I’m often asked “Why is OhioLINK using FEDORA?”  (Just to eliminate any confusion at the start, I’m referring to the FEDORA Digital Object Repository, a project of Cornell’s computer science department and the University of Virginia Libraries, and not the Linux operating system distribution by Redhat.)  There are many reasons, but I was reminded of one recently while reading through the migration documentation for the 2.1.1 release that came out today.

In case of corruption or failure of the repository, the Fedora Rebuild utility can completely rebuild the repository by crawling the digital object XML source files that are stored on disk.

The fedora-rebuild command launches the interactive Fedora Rebuild utility that restores the repository if it somehow became corrupted.   Symptoms of repository corruption include underlying indexes or registries becoming unusable, or the server refusing to start.   The components of the repository that can become corrupted are the SQL relational database and the RDF triplestore that underlie the Fedora repository service.   The SQL database (e.g., MySQL, McKoi, or Oracle) contains a set of registries, as well as metadata to enable simple searching of the repository,  and a cache of digital object profiles to speed up API-A access to the repository.  The triplestore contains RDF triples for key properties of digital objects, datastreams, disseminations, and relationships to create an RDF-based index of the repository (used for more advanced RDF-based searching).

http://www.fedora.info/download/2.1.1/userdocs/server/cmd-line/index.html#rebuild

Translation?  If your Fedora system blows up — software glitch, disk failure, or heaven forbid a logic bomb — you can restore the entire thing by simply reading files off the disk.  Yep — that’s right.  That large and complex software package only optimizes access to the objects.  The digital objects themselves are stored in a METS-like package called Fedora Object XML (FOXML).  All of the metadata (descriptive, preservation, and relationship to other objects) and managed datastreams that make up a digital object are “serialized” to a single XML file on a file system.  Backup those XML files, and you’ve just created a preservation copy of your entire system.  Don’t like Fedora — or in five years something better comes along — just program the new system to read these METS-like packages, load them into your new system, and away you go.  And, as the above quote from the documentation suggests, if something bad happens to the repository software or database, don’t fret — your worse case scenario is to wipe the system clean, restore the FOXML packages from backup, run the rebuild script, and away you go.

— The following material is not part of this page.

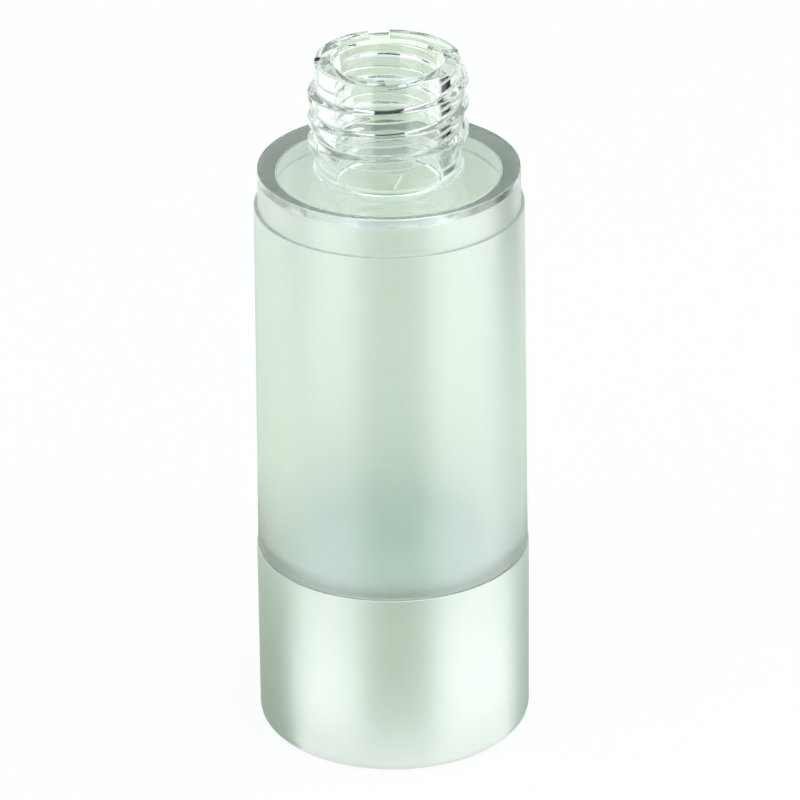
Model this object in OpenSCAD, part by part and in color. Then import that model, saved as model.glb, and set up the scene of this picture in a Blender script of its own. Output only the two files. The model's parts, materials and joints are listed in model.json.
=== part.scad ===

From a preservation perspective, what could be better for the long-term health of your content than a digital object repository system that doesn’t require that you ever use that system at all?

The text was modified to update a link from http://comm.nsdl.org/pipermail/fedora-users/2006-April/001505.html to http://sourceforge.net/mailarchive/forum.php?thread_name=443A7F13.2050605%40virginia.edu&forum_name=fedora-commons-users.

(This post was updated on 27-Oct-2010.)